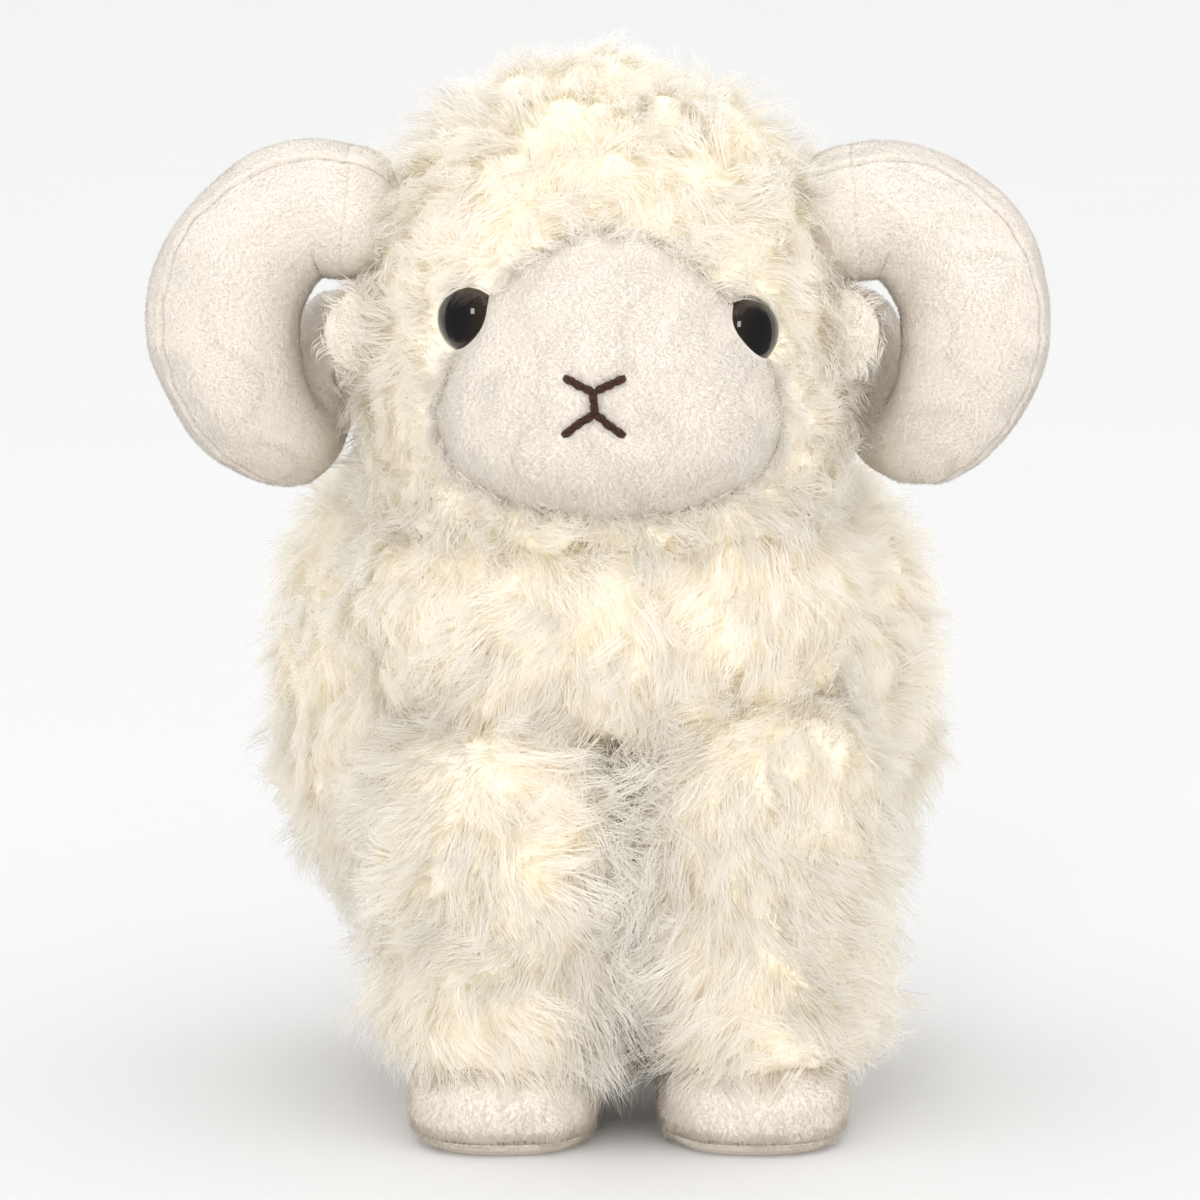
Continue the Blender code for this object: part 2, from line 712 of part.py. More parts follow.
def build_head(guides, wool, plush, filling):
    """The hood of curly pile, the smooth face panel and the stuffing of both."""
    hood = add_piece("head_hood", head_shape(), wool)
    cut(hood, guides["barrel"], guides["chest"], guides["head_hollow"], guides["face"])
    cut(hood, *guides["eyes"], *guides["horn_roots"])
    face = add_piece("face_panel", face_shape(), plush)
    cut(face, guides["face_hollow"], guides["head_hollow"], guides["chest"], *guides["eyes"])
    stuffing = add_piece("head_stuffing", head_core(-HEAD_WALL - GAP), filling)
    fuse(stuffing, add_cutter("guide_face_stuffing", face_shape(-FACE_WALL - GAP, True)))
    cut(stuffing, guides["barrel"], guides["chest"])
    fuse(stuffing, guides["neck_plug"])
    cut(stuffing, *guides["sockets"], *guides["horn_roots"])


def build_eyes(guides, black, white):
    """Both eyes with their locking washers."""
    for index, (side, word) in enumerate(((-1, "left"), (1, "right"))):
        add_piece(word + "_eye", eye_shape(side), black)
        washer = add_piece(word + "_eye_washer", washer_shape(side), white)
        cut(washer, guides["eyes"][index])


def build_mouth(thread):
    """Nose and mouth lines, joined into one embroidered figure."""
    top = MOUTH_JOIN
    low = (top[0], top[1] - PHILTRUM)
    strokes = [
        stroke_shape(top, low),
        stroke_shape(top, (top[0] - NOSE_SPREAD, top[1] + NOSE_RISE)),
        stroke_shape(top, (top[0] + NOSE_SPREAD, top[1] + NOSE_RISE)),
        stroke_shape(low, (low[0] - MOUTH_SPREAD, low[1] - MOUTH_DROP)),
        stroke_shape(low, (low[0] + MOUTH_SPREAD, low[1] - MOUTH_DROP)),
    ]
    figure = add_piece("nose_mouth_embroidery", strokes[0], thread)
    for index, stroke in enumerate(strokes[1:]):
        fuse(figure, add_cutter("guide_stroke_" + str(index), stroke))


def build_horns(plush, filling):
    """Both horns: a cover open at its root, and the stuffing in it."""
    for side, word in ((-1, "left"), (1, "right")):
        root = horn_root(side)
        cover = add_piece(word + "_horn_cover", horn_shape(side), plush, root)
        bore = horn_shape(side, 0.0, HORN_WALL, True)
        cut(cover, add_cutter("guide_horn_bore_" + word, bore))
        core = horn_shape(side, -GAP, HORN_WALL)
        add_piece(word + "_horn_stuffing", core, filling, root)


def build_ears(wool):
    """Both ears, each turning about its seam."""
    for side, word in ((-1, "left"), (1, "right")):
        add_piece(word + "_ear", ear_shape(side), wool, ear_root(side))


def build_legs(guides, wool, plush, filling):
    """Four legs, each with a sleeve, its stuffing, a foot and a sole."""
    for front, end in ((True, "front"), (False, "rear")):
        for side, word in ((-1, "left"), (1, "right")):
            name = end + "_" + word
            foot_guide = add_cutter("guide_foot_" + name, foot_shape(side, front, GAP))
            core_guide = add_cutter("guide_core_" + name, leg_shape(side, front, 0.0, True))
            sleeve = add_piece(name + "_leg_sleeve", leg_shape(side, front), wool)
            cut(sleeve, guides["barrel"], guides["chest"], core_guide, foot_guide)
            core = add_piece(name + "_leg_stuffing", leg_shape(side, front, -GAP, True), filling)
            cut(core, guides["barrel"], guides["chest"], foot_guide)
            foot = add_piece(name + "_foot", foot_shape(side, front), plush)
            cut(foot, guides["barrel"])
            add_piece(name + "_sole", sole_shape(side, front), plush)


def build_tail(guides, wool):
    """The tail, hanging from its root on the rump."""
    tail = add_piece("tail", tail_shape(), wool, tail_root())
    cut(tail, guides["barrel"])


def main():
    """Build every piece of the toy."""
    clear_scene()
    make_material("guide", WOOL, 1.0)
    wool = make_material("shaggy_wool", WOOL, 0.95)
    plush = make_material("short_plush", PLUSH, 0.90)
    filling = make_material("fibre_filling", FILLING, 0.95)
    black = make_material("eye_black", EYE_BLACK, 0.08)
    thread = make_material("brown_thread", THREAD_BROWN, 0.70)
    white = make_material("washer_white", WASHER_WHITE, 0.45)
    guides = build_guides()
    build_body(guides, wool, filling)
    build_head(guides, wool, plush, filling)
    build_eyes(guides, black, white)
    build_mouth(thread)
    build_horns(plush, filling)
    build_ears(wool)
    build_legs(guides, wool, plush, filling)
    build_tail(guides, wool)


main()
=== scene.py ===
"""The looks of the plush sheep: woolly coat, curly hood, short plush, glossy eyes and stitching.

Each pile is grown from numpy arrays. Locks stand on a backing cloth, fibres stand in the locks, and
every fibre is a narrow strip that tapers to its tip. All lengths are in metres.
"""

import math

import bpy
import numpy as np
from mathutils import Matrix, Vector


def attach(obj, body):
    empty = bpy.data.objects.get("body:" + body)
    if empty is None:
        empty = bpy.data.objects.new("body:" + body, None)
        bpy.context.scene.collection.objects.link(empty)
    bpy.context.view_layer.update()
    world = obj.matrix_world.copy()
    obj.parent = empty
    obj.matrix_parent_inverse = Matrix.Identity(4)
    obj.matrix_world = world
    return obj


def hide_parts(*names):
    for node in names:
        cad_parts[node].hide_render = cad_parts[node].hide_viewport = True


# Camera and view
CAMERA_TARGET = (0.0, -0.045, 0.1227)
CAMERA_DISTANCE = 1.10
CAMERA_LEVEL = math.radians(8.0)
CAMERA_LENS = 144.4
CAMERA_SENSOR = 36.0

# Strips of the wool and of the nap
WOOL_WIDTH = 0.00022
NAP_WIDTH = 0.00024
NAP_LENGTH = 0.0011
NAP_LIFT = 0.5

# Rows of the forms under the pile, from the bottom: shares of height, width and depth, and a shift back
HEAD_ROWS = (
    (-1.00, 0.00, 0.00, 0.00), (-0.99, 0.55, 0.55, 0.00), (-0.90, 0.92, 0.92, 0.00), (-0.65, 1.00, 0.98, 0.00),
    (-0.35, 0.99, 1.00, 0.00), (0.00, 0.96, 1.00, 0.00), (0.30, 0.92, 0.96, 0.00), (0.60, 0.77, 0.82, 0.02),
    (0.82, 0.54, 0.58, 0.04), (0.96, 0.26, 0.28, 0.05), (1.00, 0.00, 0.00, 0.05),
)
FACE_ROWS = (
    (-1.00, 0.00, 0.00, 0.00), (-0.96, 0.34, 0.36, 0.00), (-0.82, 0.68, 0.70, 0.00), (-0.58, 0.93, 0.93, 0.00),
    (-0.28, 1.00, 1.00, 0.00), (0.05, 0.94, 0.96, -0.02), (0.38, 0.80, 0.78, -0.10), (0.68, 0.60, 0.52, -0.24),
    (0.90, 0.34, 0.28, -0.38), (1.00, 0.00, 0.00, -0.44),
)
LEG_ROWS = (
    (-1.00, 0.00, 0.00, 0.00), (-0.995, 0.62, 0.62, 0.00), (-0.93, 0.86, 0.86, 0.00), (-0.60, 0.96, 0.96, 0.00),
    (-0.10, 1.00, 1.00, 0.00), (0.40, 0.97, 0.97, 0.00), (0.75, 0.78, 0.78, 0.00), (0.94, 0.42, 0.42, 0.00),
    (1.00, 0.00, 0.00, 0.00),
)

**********

§ **Short task**: Please return the data above exactly as given.

§ **Answer to this task**:
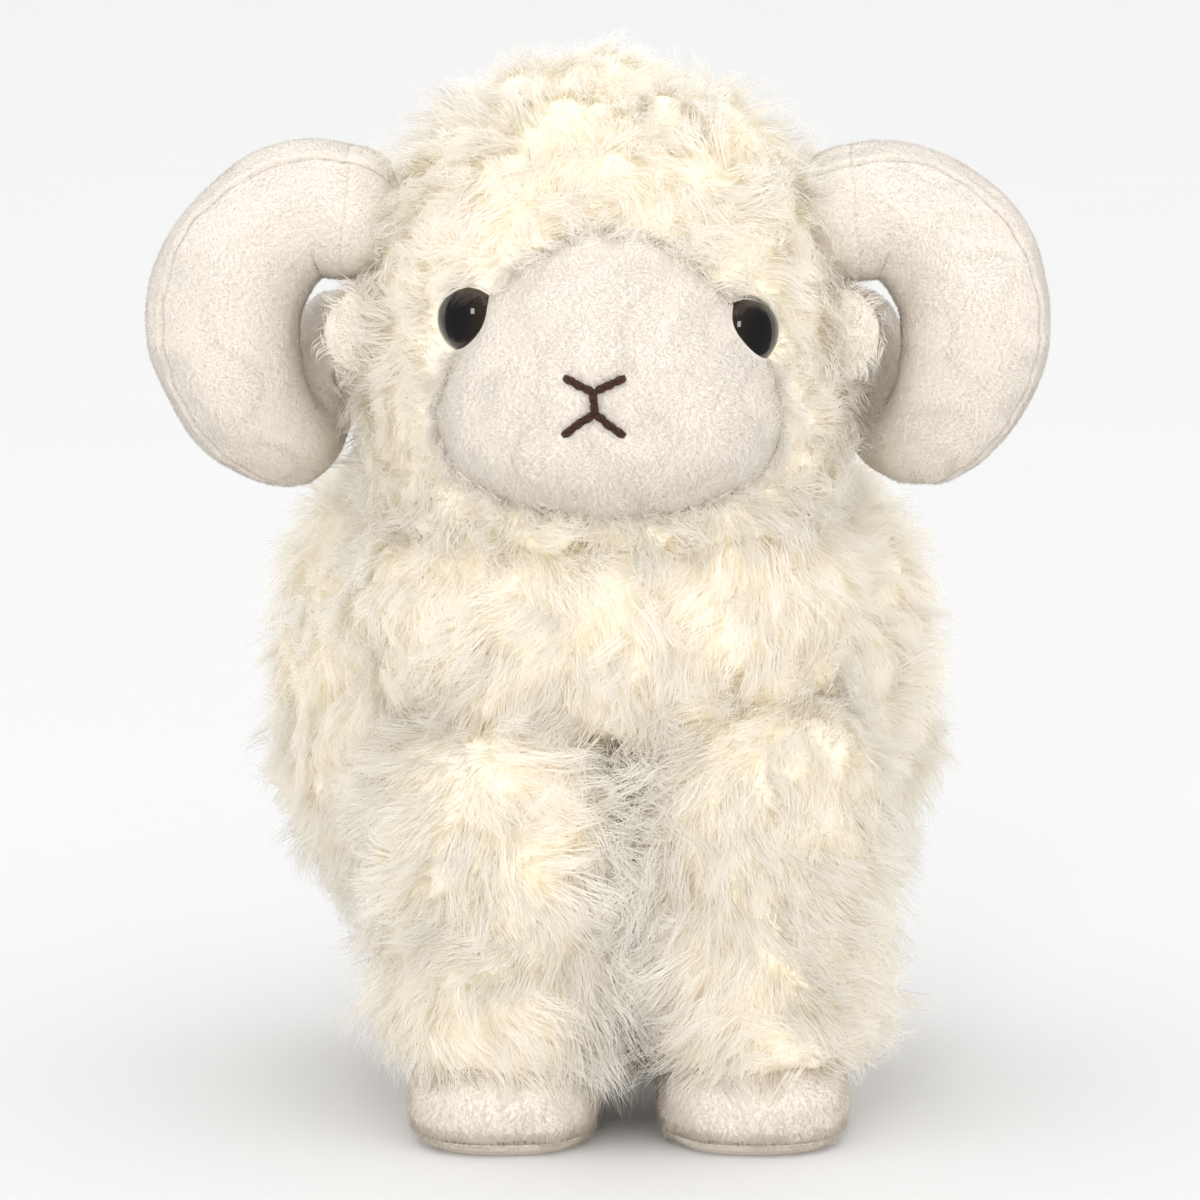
Continue the Blender code for this object: part 2, from line 712 of part.py. More parts follow.
def build_head(guides, wool, plush, filling):
    """The hood of curly pile, the smooth face panel and the stuffing of both."""
    hood = add_piece("head_hood", head_shape(), wool)
    cut(hood, guides["barrel"], guides["chest"], guides["head_hollow"], guides["face"])
    cut(hood, *guides["eyes"], *guides["horn_roots"])
    face = add_piece("face_panel", face_shape(), plush)
    cut(face, guides["face_hollow"], guides["head_hollow"], guides["chest"], *guides["eyes"])
    stuffing = add_piece("head_stuffing", head_core(-HEAD_WALL - GAP), filling)
    fuse(stuffing, add_cutter("guide_face_stuffing", face_shape(-FACE_WALL - GAP, True)))
    cut(stuffing, guides["barrel"], guides["chest"])
    fuse(stuffing, guides["neck_plug"])
    cut(stuffing, *guides["sockets"], *guides["horn_roots"])


def build_eyes(guides, black, white):
    """Both eyes with their locking washers."""
    for index, (side, word) in enumerate(((-1, "left"), (1, "right"))):
        add_piece(word + "_eye", eye_shape(side), black)
        washer = add_piece(word + "_eye_washer", washer_shape(side), white)
        cut(washer, guides["eyes"][index])


def build_mouth(thread):
    """Nose and mouth lines, joined into one embroidered figure."""
    top = MOUTH_JOIN
    low = (top[0], top[1] - PHILTRUM)
    strokes = [
        stroke_shape(top, low),
        stroke_shape(top, (top[0] - NOSE_SPREAD, top[1] + NOSE_RISE)),
        stroke_shape(top, (top[0] + NOSE_SPREAD, top[1] + NOSE_RISE)),
        stroke_shape(low, (low[0] - MOUTH_SPREAD, low[1] - MOUTH_DROP)),
        stroke_shape(low, (low[0] + MOUTH_SPREAD, low[1] - MOUTH_DROP)),
    ]
    figure = add_piece("nose_mouth_embroidery", strokes[0], thread)
    for index, stroke in enumerate(strokes[1:]):
        fuse(figure, add_cutter("guide_stroke_" + str(index), stroke))


def build_horns(plush, filling):
    """Both horns: a cover open at its root, and the stuffing in it."""
    for side, word in ((-1, "left"), (1, "right")):
        root = horn_root(side)
        cover = add_piece(word + "_horn_cover", horn_shape(side), plush, root)
        bore = horn_shape(side, 0.0, HORN_WALL, True)
        cut(cover, add_cutter("guide_horn_bore_" + word, bore))
        core = horn_shape(side, -GAP, HORN_WALL)
        add_piece(word + "_horn_stuffing", core, filling, root)


def build_ears(wool):
    """Both ears, each turning about its seam."""
    for side, word in ((-1, "left"), (1, "right")):
        add_piece(word + "_ear", ear_shape(side), wool, ear_root(side))


def build_legs(guides, wool, plush, filling):
    """Four legs, each with a sleeve, its stuffing, a foot and a sole."""
    for front, end in ((True, "front"), (False, "rear")):
        for side, word in ((-1, "left"), (1, "right")):
            name = end + "_" + word
            foot_guide = add_cutter("guide_foot_" + name, foot_shape(side, front, GAP))
            core_guide = add_cutter("guide_core_" + name, leg_shape(side, front, 0.0, True))
            sleeve = add_piece(name + "_leg_sleeve", leg_shape(side, front), wool)
            cut(sleeve, guides["barrel"], guides["chest"], core_guide, foot_guide)
            core = add_piece(name + "_leg_stuffing", leg_shape(side, front, -GAP, True), filling)
            cut(core, guides["barrel"], guides["chest"], foot_guide)
            foot = add_piece(name + "_foot", foot_shape(side, front), plush)
            cut(foot, guides["barrel"])
            add_piece(name + "_sole", sole_shape(side, front), plush)


def build_tail(guides, wool):
    """The tail, hanging from its root on the rump."""
    tail = add_piece("tail", tail_shape(), wool, tail_root())
    cut(tail, guides["barrel"])


def main():
    """Build every piece of the toy."""
    clear_scene()
    make_material("guide", WOOL, 1.0)
    wool = make_material("shaggy_wool", WOOL, 0.95)
    plush = make_material("short_plush", PLUSH, 0.90)
    filling = make_material("fibre_filling", FILLING, 0.95)
    black = make_material("eye_black", EYE_BLACK, 0.08)
    thread = make_material("brown_thread", THREAD_BROWN, 0.70)
    white = make_material("washer_white", WASHER_WHITE, 0.45)
    guides = build_guides()
    build_body(guides, wool, filling)
    build_head(guides, wool, plush, filling)
    build_eyes(guides, black, white)
    build_mouth(thread)
    build_horns(plush, filling)
    build_ears(wool)
    build_legs(guides, wool, plush, filling)
    build_tail(guides, wool)


main()
=== scene.py ===
"""The looks of the plush sheep: woolly coat, curly hood, short plush, glossy eyes and stitching.

Each pile is grown from numpy arrays. Locks stand on a backing cloth, fibres stand in the locks, and
every fibre is a narrow strip that tapers to its tip. All lengths are in metres.
"""

import math

import bpy
import numpy as np
from mathutils import Matrix, Vector


def attach(obj, body):
    empty = bpy.data.objects.get("body:" + body)
    if empty is None:
        empty = bpy.data.objects.new("body:" + body, None)
        bpy.context.scene.collection.objects.link(empty)
    bpy.context.view_layer.update()
    world = obj.matrix_world.copy()
    obj.parent = empty
    obj.matrix_parent_inverse = Matrix.Identity(4)
    obj.matrix_world = world
    return obj


def hide_parts(*names):
    for node in names:
        cad_parts[node].hide_render = cad_parts[node].hide_viewport = True


# Camera and view
CAMERA_TARGET = (0.0, -0.045, 0.1227)
CAMERA_DISTANCE = 1.10
CAMERA_LEVEL = math.radians(8.0)
CAMERA_LENS = 144.4
CAMERA_SENSOR = 36.0

# Strips of the wool and of the nap
WOOL_WIDTH = 0.00022
NAP_WIDTH = 0.00024
NAP_LENGTH = 0.0011
NAP_LIFT = 0.5

# Rows of the forms under the pile, from the bottom: shares of height, width and depth, and a shift back
HEAD_ROWS = (
    (-1.00, 0.00, 0.00, 0.00), (-0.99, 0.55, 0.55, 0.00), (-0.90, 0.92, 0.92, 0.00), (-0.65, 1.00, 0.98, 0.00),
    (-0.35, 0.99, 1.00, 0.00), (0.00, 0.96, 1.00, 0.00), (0.30, 0.92, 0.96, 0.00), (0.60, 0.77, 0.82, 0.02),
    (0.82, 0.54, 0.58, 0.04), (0.96, 0.26, 0.28, 0.05), (1.00, 0.00, 0.00, 0.05),
)
FACE_ROWS = (
    (-1.00, 0.00, 0.00, 0.00), (-0.96, 0.34, 0.36, 0.00), (-0.82, 0.68, 0.70, 0.00), (-0.58, 0.93, 0.93, 0.00),
    (-0.28, 1.00, 1.00, 0.00), (0.05, 0.94, 0.96, -0.02), (0.38, 0.80, 0.78, -0.10), (0.68, 0.60, 0.52, -0.24),
    (0.90, 0.34, 0.28, -0.38), (1.00, 0.00, 0.00, -0.44),
)
LEG_ROWS = (
    (-1.00, 0.00, 0.00, 0.00), (-0.995, 0.62, 0.62, 0.00), (-0.93, 0.86, 0.86, 0.00), (-0.60, 0.96, 0.96, 0.00),
    (-0.10, 1.00, 1.00, 0.00), (0.40, 0.97, 0.97, 0.00), (0.75, 0.78, 0.78, 0.00), (0.94, 0.42, 0.42, 0.00),
    (1.00, 0.00, 0.00, 0.00),
)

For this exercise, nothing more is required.